“Una parte che fa e l’altra che disfa”: questa l’essenza più contraddittoria dell’anima di un popolo che trova nell’attuale stato delle mura del Museo Archeologico Nazionale di Napoli la sua più eloquente espressione.
Riverniciate di recente e ben presto vandalizzate, di tutta risposta.
Una tempestiva replica al decoro da parte dei “soliti vandali” che amano munirsi di vernice spray per apporre graffiti, simboli, scritte e scarabocchi vari non solo sulle pareti, ma anche su monumenti ed opere d’arte.
Una condotta condannata severamente, in primis, dai writers degni di definirsi tali che si battono per diramare tra gli esponenti della street art, – ovvero, quella che è da considerarsi un’autentica corrente artistica e culturale, – un messaggio imprescindibile: rispetto per le opere d’arte, quale assioma fondamentale sul quale ancorare la filosofia che anima ispirazione ed intenti di chi abbellisce e non imbratta.
Dall’altra parte c’è la sfrontata noncuranza di chi in maniera scellerata e spocchiosa appaga quel narcisistico senso di vanità che anima le gesta di chi rivendica la sua supremazia artistica sul territorio attraverso una firma o un simbolo distintivo.
A pagarne le spese è il senso del decoro al quale la parte sana della cittadinanza auspica: quella che si compiace nell’ammirare le mura del museo Archeologico Nazionale di Napoli completamente tirate a lucido e che non può fare altro che indignarsi al cospetto di quel repentino raid vandalico che di “artistico” o “apprezzabile” non ha proprio nulla.
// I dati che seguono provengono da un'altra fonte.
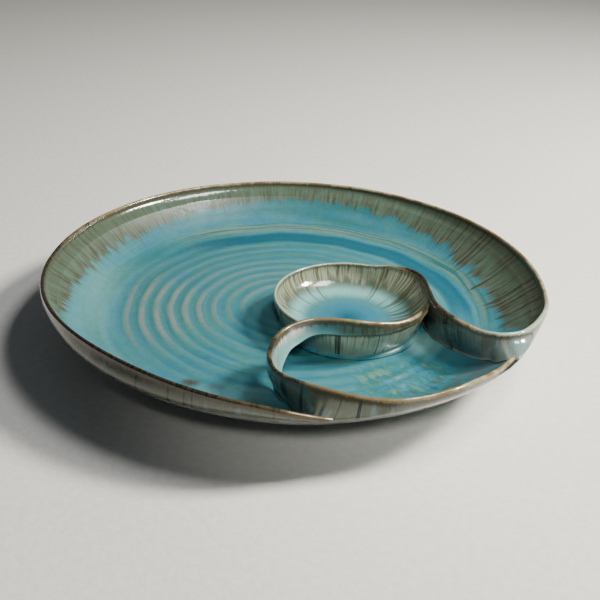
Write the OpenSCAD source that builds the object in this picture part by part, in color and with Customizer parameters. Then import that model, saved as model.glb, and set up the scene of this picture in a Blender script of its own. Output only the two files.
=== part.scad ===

Un braccio di ferro che potrebbe protrarsi all’infinito quello che pone a confronto le due correnti di pensiero contrastanti che serpeggiano tra le strade cittadine, dividendo uno spazio fisico, ma rivelandosi sempre più incapaci di “condividere”. Una realtà estensibile a ben altre tematiche e problematiche e che trova in quel graffito che imbratta le mura del Museo Archeologico Nazionale la sua più snervante e consapevole espressione.